One of the standout metrics of the year was the bid-ask spread. In Q4 2022, it measured at 4.3%, escalating significantly to 16.6% in Q1 2023. As the year progressed, sellers demonstrated adaptability, aligning with market pricing and reducing the bid ask spread to 10.5% by the conclusion of Q4 2023. These trends provide valuable insights into the evolving dynamics of the real estate market throughout the year.


2024 North Hollywood Outlook

In the anticipated real estate landscape of 2024, there lies a heightened level of competitiveness and dynamism, bringing forth transformative trends that demand the attention of owners and investors in 2024.


Rent Growth

A recalibration is anticipated in rent growth, which exhibited robust expansion in 2022 and 2023. In 2024, this surge is expected to moderate, driven by factors such as an increased supply, decelerated job growth, and softer economic conditions.


Federal Reserve Projections

The Federal Reserve’s projections of reduced interest rates in 2024 stand as a pivotal development.
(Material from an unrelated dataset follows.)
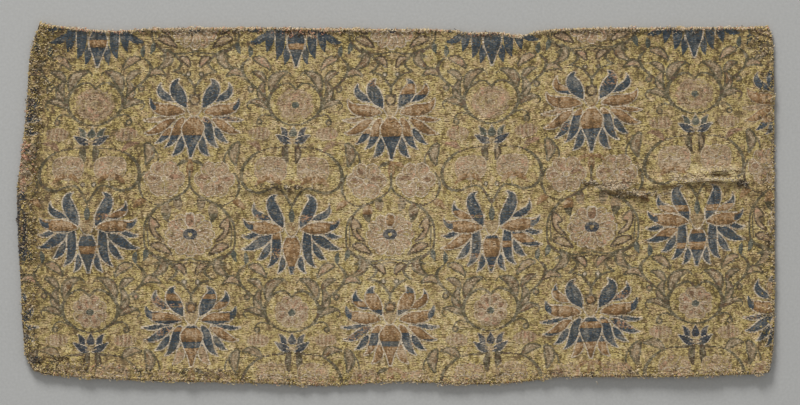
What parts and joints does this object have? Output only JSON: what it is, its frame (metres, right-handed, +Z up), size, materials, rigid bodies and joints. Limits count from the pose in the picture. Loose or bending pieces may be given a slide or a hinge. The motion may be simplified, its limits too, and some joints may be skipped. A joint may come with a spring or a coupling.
{
  "type": "brocade panel",
  "caption": "Oblong panel of floral silk and metal brocade with turned-under edges and a few standing creases, lying face up.",
  "frame": {"origin": "on the surface the panel lies on, under the middle of its bounding box", "axes": "+X along the long side, +Y towards the top of the pattern, +Z up out of the face"},
  "size_m": [0.3333, 0.1596, 0.0035],
  "materials": {
    "brocade": "silk brocade with a dull gold metal-thread ground"
  },
  "bodies": {
    "root": {"brocade_panel": "brocade"}
  },
  "joints": []
}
With the announcement of three anticipated interest rate drops, the Federal Reserve aims to engineer a soft landing, strategically setting the stage for a more favorable market condition as the election season approaches.


Market Competition

A surge in marketing competition is on the horizon, propelled by a more favorable market. Sellers, previously “on the fence” in 2023, are gearing up to leverage the improved market conditions, actively promoting and seeking value for their properties. Anticipating a potential influx of new supply that may reshape market dynamics, contributing to a further narrowing of the bid-ask gap.


Legislative Activity

For those immersed in the Los Angeles real estate scene, rent and tenant protection takes center stage in 2024. RSO properties are slated for a 4% rent increase (6% with utilities) between February and June. Additionally, legislative activity will be a focal point, with various proposals set for the ballot. One was the AIDS Healthcare Foundation initiative, a significant move seeking to repeal the Costa Hawkins Rental Housing Act of 1995, signaling a notable shift in regulatory dynamics. This will mark the third time it hits the ballot, previously on propositions 10 (2018) & 21 (2020), strengthening the city’s position and direction. It will be the next if it won’t pass on this bill.


Agent Insight

In navigating the 2024 market, successful brokers play a crucial role in bringing substantial value to their clients. For those ready to sell, it’s imperative for a broker to prioritize pricing to sell rather than merely listing. Mismanaged expectations regarding timing and pricing often lead to prolonged market presence and significant reductions. A skilled broker engages in candid conversations, setting realistic expectations aligned with the current market sentiment and the enthusiasm of active buyers.


Opportunity costs are a pivotal consideration in maximizing returns. Property owners sometimes hesitate to transact due to familiarity with their current holdings. A proficient broker not only articulates but also illustrates the value of the present scenario, emphasizing the cost of missed opportunities. One intersection that should be noted is between cap rates and interest rates.


In dynamic markets, a multi-faceted broker is indispensable. Clients should seek professionals capable of donning the hats of both owner and investor, focusing on the business plan. Beyond securing properties at favorable cost bases in desirable locations, the true value lies in having the foresight to extract optimal value from each property. A successful broker goes beyond the transaction, demonstrating a strategic vision for maximizing property value.